29. Your company’s image.
30. Your company’s story and the stories of your employees.
31. Your company’s ability and willingness to acknowledge and reward employees.
Finally, we close with a quote from Stanley Marcus, of Nieman Marcus. He said, “If you are not selling retail, you are not creating value.” He meant that if you cannot sell items at full price in a retail store, the retail store is not creating a sufficiently valuable experience for the customer.

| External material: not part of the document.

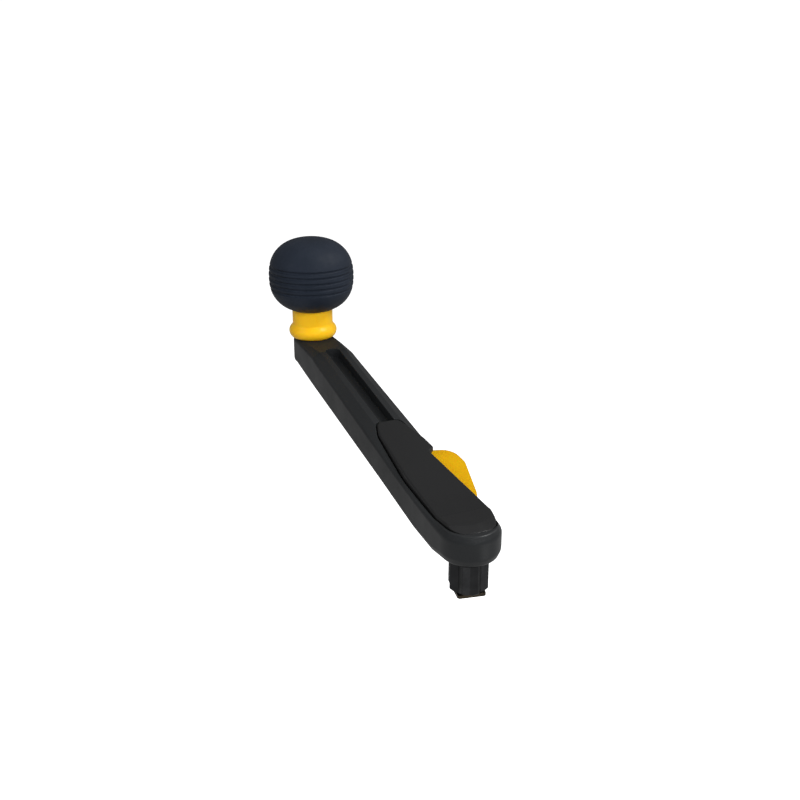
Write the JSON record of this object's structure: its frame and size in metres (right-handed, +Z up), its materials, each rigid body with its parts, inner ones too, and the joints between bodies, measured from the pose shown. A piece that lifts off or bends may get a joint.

His message is true today, even in this terrible economy. The old saying, “What goes around, comes around,” means exactly what it says. As your business creates wealth, as we define it, value for the customer, then wealth, as most people define it, money in the bank account of the business and its owners, will come around to you.
Conclusion
You will find many more sources of wealth in your company than the 31 we have listed. In fact, probably the one key source of wealth we did not list in the 31 items above is – YOU and your employees. You any your employees are a major source of wealth in your company, whether you are an owner, investor, or employee. Creating wealth starts with you and your employees, recognizing and improving your abilities, communicating your abilities, manifesting your abilities in your goods and services, marketing, record keeping (hire a great bookkeeper if you need help here), and in being the best you that you can be. This is also true for each and every one of your employees.
Others around you and your employees will respond to your positive leadership and your encouragement of them as co-creators of the wealth in your business. That will give you and your employees the ability to leverage the wealth in your business to promote success.